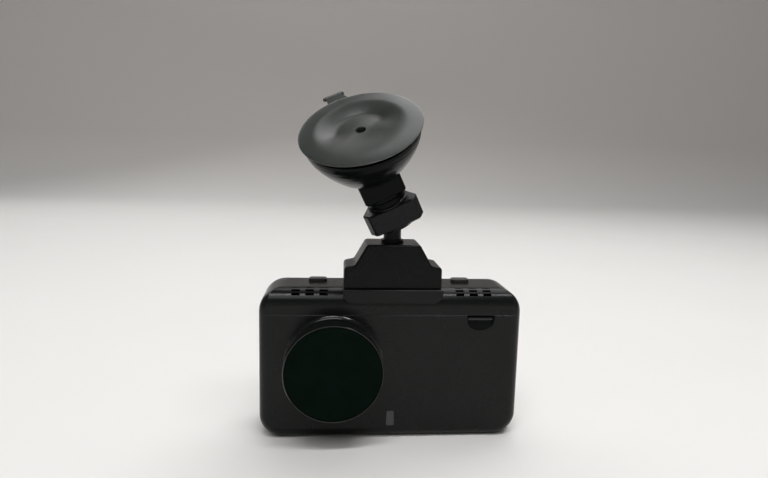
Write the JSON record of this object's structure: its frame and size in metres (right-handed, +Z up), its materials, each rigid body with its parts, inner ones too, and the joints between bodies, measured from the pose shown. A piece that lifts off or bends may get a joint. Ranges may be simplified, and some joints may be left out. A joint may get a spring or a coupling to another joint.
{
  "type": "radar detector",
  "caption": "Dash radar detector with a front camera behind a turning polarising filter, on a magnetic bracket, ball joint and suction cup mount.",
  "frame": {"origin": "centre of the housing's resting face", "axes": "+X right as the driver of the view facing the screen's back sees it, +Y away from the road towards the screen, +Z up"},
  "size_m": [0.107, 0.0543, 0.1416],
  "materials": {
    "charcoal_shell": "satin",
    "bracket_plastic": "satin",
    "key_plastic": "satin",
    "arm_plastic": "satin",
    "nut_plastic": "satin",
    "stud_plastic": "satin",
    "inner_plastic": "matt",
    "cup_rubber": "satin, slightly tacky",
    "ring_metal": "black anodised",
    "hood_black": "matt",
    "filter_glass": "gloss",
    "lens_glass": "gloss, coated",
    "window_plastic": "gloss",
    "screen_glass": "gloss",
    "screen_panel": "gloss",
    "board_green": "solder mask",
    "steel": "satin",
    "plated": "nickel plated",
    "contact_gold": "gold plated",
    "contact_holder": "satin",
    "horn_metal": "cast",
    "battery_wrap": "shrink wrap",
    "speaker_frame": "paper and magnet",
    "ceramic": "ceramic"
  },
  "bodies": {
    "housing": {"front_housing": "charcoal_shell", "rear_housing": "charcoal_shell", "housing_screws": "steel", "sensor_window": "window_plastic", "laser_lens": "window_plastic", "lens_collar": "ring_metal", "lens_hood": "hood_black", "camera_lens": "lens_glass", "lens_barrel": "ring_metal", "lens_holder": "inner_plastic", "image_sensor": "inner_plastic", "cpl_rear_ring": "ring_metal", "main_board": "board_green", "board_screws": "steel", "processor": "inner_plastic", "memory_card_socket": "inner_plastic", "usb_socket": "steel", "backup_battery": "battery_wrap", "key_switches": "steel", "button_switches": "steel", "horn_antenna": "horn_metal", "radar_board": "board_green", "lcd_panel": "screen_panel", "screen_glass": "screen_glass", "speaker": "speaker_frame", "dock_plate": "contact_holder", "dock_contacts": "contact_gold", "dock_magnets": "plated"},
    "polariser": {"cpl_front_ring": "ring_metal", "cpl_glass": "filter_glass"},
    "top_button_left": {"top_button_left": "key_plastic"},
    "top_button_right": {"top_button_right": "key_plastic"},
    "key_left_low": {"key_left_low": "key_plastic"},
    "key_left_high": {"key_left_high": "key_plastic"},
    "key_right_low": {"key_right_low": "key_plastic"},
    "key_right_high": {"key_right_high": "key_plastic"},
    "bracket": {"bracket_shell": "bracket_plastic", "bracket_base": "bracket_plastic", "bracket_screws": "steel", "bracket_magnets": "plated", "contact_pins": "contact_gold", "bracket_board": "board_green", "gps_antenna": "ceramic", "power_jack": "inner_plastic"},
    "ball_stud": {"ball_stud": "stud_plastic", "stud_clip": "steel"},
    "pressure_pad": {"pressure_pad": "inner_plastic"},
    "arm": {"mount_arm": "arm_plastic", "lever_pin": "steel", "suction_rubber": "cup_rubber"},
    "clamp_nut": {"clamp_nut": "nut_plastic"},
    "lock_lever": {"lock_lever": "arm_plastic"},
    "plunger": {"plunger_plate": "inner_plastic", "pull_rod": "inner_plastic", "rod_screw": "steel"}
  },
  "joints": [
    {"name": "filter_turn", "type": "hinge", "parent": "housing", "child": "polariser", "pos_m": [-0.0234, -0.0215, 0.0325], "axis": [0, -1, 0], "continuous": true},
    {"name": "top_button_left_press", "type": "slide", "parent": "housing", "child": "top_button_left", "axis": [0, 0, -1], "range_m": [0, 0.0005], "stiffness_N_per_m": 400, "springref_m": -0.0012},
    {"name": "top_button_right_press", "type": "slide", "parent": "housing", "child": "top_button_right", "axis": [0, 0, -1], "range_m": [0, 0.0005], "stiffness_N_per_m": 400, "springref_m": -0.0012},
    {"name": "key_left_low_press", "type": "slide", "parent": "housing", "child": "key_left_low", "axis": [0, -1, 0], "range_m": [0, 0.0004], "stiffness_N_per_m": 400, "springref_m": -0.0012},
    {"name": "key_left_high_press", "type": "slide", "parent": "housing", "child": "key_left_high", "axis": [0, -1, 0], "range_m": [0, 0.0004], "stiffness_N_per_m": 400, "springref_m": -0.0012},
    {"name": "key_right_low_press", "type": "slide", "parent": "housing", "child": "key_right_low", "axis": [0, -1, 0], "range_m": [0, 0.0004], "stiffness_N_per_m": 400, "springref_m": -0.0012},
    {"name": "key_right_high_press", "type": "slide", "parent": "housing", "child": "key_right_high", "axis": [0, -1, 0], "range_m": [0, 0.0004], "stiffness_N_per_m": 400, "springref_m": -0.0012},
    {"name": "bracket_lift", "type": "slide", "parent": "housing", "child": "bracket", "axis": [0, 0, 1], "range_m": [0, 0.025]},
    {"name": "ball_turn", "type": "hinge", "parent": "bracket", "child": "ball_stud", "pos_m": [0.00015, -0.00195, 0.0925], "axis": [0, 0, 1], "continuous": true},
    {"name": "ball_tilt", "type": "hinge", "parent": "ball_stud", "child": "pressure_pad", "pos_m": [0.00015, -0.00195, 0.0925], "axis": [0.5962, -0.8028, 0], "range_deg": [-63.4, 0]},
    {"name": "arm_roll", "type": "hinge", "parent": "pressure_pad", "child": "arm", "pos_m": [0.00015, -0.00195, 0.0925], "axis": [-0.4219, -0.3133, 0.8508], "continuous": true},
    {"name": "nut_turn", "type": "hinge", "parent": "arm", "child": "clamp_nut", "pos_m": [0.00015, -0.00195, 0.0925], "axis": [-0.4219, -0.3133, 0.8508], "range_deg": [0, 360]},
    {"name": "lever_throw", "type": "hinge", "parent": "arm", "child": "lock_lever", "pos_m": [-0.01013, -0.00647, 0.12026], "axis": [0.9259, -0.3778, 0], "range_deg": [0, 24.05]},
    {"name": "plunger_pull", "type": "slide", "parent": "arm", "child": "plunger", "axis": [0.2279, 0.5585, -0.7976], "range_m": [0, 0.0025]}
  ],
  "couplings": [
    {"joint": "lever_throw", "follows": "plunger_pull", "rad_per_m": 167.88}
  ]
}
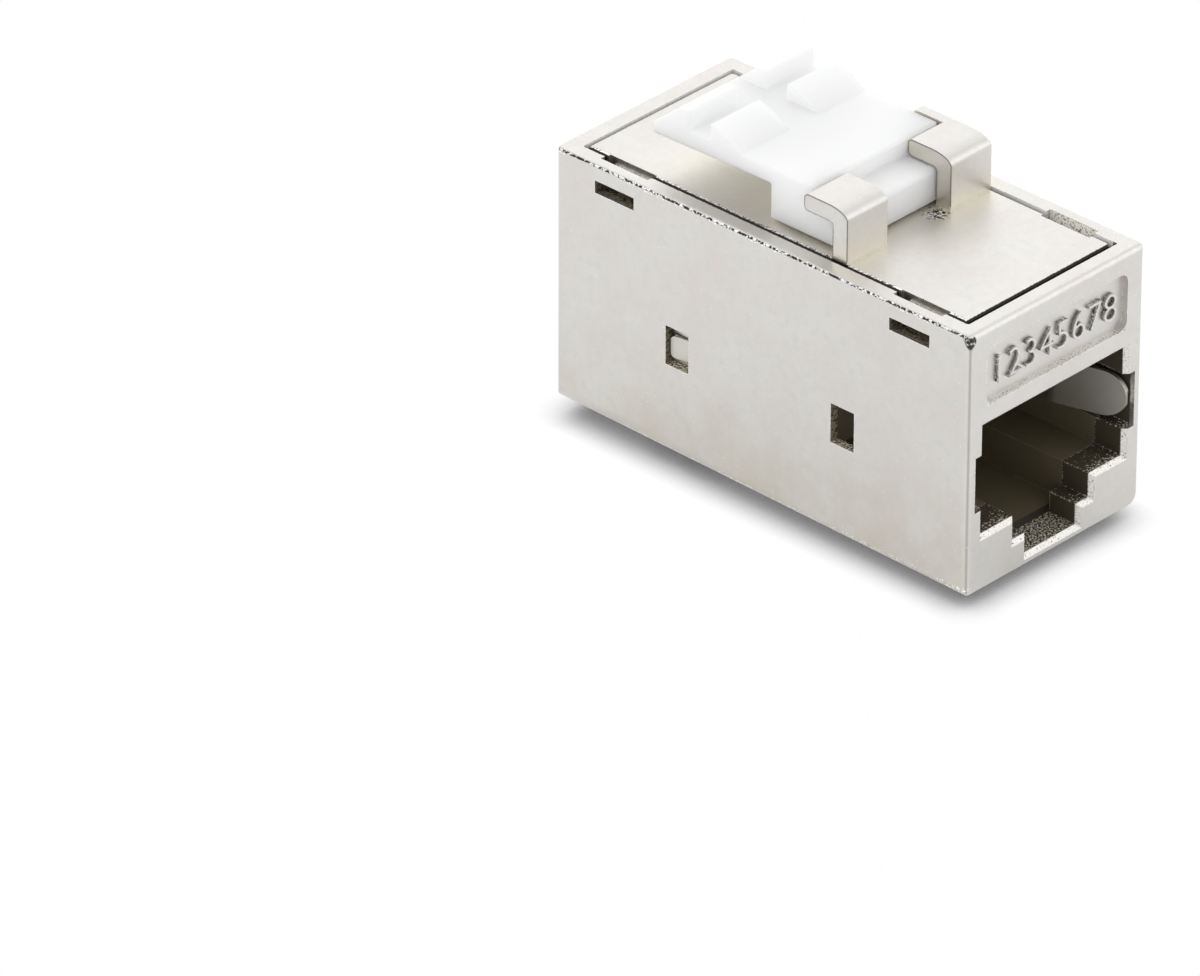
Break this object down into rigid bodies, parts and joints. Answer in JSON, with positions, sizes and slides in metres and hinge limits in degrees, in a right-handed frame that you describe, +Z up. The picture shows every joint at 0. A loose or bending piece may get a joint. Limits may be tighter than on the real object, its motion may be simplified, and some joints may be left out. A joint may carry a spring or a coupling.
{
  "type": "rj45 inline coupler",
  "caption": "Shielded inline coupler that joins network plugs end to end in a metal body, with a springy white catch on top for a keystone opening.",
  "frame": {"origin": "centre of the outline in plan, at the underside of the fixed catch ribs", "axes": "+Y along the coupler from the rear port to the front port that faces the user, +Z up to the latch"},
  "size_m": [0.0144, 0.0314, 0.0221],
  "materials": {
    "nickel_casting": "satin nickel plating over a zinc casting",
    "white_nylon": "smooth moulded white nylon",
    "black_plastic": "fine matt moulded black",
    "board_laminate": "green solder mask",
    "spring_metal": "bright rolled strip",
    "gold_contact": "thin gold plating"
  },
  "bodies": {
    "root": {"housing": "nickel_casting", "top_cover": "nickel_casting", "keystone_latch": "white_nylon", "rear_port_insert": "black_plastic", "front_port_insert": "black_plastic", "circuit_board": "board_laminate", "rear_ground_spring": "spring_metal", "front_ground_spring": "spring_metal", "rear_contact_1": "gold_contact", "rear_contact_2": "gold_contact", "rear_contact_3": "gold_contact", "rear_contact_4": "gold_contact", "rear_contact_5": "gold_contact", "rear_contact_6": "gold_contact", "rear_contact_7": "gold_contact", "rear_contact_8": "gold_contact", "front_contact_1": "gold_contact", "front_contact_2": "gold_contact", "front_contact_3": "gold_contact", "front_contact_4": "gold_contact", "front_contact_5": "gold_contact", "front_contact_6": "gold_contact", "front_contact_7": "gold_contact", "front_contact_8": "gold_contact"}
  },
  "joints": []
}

# Work required:
In the records above, locate each line with the word "handed". Copy all such lines.

# Reply to the task:
Write the JSON record of this object's structure: its frame and size in metres (right-handed, +Z up), its materials, each rigid body with its parts, inner ones too, and the joints between bodies, measured from the pose shown. A piece that lifts off or bends may get a joint. Ranges may be simplified, and some joints may be left out. A joint may get a spring or a coupling to another joint.
Break this object down into rigid bodies, parts and joints. Answer in JSON, with positions, sizes and slides in metres and hinge limits in degrees, in a right-handed frame that you describe, +Z up. The picture shows every joint at 0. A loose or bending piece may get a joint. Limits may be tighter than on the real object, its motion may be simplified, and some joints may be left out. A joint may carry a spring or a coupling.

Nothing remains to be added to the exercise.